Render the following material again verbatim, leaving nothing out.
>> Start
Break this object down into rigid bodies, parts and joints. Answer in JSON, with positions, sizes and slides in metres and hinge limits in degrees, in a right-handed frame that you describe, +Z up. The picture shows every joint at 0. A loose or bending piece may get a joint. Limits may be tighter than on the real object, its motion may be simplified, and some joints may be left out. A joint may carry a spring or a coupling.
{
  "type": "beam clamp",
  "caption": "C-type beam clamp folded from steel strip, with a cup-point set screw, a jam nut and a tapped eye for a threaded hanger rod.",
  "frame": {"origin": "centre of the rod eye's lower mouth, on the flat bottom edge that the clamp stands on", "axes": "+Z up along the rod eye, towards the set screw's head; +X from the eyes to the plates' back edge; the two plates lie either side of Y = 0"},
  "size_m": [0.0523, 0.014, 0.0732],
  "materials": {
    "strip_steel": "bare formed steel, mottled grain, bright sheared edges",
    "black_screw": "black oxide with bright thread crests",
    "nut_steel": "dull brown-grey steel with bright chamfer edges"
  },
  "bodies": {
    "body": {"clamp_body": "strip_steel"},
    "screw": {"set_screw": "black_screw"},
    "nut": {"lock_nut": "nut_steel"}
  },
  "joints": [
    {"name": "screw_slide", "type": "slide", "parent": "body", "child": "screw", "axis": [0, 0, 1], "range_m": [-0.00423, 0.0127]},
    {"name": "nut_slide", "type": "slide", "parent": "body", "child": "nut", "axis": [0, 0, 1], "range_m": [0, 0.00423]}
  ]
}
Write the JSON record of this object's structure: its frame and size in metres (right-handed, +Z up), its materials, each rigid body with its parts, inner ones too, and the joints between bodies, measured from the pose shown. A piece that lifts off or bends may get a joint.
>> End
* _Worked answer_:
Break this object down into rigid bodies, parts and joints. Answer in JSON, with positions, sizes and slides in metres and hinge limits in degrees, in a right-handed frame that you describe, +Z up. The picture shows every joint at 0. A loose or bending piece may get a joint. Limits may be tighter than on the real object, its motion may be simplified, and some joints may be left out. A joint may carry a spring or a coupling.
{
  "type": "beam clamp",
  "caption": "C-type beam clamp folded from steel strip, with a cup-point set screw, a jam nut and a tapped eye for a threaded hanger rod.",
  "frame": {"origin": "centre of the rod eye's lower mouth, on the flat bottom edge that the clamp stands on", "axes": "+Z up along the rod eye, towards the set screw's head; +X from the eyes to the plates' back edge; the two plates lie either side of Y = 0"},
  "size_m": [0.0523, 0.014, 0.0732],
  "materials": {
    "strip_steel": "bare formed steel, mottled grain, bright sheared edges",
    "black_screw": "black oxide with bright thread crests",
    "nut_steel": "dull brown-grey steel with bright chamfer edges"
  },
  "bodies": {
    "body": {"clamp_body": "strip_steel"},
    "screw": {"set_screw": "black_screw"},
    "nut": {"lock_nut": "nut_steel"}
  },
  "joints": [
    {"name": "screw_slide", "type": "slide", "parent": "body", "child": "screw", "axis": [0, 0, 1], "range_m": [-0.00423, 0.0127]},
    {"name": "nut_slide", "type": "slide", "parent": "body", "child": "nut", "axis": [0, 0, 1], "range_m": [0, 0.00423]}
  ]
}
Write the JSON record of this object's structure: its frame and size in metres (right-handed, +Z up), its materials, each rigid body with its parts, inner ones too, and the joints between bodies, measured from the pose shown. A piece that lifts off or bends may get a joint.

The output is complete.